Leaving the No Spin Zone
As the interview continued, my boss's questions got a little tougher, and I got increasingly worried that we would have to leave without photographic proof that we were there. While having a recording of Bill O'Reilly telling us to "shut up" would be priceless, I was really counting on that photo. We got it, and O'Reilly seemed to genuinely enjoy obliging us.
O'Reilly is the quintessential American conservative right now: he's a blowhard, but he's educated. Not William F. Buckley educated, but that level of intellectual rigor started falling out of fashion when Reagan won.

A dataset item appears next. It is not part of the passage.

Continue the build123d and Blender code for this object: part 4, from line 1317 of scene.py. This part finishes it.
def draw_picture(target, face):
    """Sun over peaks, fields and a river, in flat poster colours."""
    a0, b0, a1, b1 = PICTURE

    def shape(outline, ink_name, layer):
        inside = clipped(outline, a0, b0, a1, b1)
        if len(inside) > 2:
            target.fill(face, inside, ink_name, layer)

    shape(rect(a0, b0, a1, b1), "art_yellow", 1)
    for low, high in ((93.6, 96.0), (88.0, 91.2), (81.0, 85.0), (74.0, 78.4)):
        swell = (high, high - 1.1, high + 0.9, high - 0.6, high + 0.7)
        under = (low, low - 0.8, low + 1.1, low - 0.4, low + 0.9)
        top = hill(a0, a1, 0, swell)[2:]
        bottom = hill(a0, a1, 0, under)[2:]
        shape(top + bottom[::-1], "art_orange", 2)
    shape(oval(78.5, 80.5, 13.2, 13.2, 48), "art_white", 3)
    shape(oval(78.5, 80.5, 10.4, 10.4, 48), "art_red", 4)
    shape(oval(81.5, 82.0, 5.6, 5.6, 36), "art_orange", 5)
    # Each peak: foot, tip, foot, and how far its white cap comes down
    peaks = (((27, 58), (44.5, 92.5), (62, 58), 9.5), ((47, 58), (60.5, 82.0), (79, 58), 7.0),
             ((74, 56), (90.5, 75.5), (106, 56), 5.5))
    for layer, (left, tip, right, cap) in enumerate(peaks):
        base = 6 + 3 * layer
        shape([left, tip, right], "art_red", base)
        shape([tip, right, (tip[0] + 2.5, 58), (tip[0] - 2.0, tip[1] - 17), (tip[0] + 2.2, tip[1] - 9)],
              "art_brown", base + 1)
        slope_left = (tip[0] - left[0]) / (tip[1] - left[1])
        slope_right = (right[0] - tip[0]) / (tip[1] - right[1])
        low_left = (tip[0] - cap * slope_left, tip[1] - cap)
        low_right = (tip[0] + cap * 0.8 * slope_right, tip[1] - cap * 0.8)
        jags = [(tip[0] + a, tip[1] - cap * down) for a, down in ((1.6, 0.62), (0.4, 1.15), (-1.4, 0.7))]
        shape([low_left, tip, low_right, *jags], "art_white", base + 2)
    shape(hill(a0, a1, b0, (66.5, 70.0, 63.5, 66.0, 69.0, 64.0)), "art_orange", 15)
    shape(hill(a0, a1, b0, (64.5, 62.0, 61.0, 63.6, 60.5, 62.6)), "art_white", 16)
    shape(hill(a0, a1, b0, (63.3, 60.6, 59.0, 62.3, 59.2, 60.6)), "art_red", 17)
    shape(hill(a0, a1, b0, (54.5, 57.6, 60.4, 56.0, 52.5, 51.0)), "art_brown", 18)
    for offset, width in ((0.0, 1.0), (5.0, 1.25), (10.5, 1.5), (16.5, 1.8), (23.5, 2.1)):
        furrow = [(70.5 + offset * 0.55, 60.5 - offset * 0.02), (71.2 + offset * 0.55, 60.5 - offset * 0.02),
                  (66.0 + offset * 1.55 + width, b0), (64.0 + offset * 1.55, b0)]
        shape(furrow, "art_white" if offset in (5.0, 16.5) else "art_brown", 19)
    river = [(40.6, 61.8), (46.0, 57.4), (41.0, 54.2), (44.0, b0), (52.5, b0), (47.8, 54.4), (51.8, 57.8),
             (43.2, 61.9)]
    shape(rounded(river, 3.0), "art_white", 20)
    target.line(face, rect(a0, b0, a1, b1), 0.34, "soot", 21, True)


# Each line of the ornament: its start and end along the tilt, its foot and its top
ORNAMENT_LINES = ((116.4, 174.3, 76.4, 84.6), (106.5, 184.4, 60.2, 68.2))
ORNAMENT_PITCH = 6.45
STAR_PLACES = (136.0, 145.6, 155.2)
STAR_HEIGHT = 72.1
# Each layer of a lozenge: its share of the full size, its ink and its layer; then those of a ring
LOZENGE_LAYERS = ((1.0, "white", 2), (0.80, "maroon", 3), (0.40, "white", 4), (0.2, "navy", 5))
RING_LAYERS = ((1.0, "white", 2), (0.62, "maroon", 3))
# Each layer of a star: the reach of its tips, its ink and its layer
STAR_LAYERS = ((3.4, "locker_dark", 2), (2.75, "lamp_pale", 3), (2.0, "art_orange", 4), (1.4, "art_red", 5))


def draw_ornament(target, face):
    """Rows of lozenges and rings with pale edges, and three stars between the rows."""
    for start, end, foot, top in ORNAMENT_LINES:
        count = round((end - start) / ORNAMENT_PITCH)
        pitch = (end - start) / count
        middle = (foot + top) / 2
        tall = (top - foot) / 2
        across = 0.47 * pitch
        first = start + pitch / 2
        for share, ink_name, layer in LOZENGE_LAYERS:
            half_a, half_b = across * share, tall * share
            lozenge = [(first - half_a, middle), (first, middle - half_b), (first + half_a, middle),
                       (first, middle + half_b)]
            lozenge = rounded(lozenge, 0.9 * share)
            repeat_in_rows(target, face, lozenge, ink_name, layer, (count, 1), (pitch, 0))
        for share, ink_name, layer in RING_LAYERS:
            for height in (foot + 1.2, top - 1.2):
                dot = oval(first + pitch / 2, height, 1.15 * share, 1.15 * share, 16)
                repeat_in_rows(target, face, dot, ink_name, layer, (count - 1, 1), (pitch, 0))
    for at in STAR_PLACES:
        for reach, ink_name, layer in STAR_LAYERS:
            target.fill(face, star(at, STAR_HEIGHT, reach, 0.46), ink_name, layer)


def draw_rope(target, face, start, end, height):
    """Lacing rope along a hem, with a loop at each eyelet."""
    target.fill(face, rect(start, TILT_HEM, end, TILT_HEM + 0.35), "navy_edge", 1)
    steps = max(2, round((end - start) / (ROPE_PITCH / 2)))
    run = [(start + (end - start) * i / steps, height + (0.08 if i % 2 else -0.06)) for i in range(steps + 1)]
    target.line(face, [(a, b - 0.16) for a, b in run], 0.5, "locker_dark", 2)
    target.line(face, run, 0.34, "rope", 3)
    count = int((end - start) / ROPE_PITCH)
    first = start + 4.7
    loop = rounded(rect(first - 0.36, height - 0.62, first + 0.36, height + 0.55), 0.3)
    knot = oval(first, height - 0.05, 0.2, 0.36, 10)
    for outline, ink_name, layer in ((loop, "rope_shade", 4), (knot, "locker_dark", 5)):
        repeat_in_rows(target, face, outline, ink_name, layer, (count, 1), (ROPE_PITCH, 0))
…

O'Reilly is wary of being called conservative, prefering "Independent." It's a way of hedging, of not committing to a party in deference to both journalism and the populist frustration with politics. He enjoys conceding small points to lend enough impartiality to comfortably call himself "fair." Like most wily conservatives of his generation, he's also adept at using classic liberal techniques to argue conservative points (like calling liberals "hateful" of traditional values and accusing the left of refusing to enter into meaningful dialogue).
My fascination with conservatives like O'Reilly is partly good old American celebrity awe. But meeting him gave me the same sort of smirk I get when I watch strangers arguing with each other on the subway. For a moment, I'm able to set aside my own feelings and ideologies and just watch people posturing, puffing themselves up with self-importance and indignation. And then someone will step on my foot and I'm back on the train again, another angry citizen.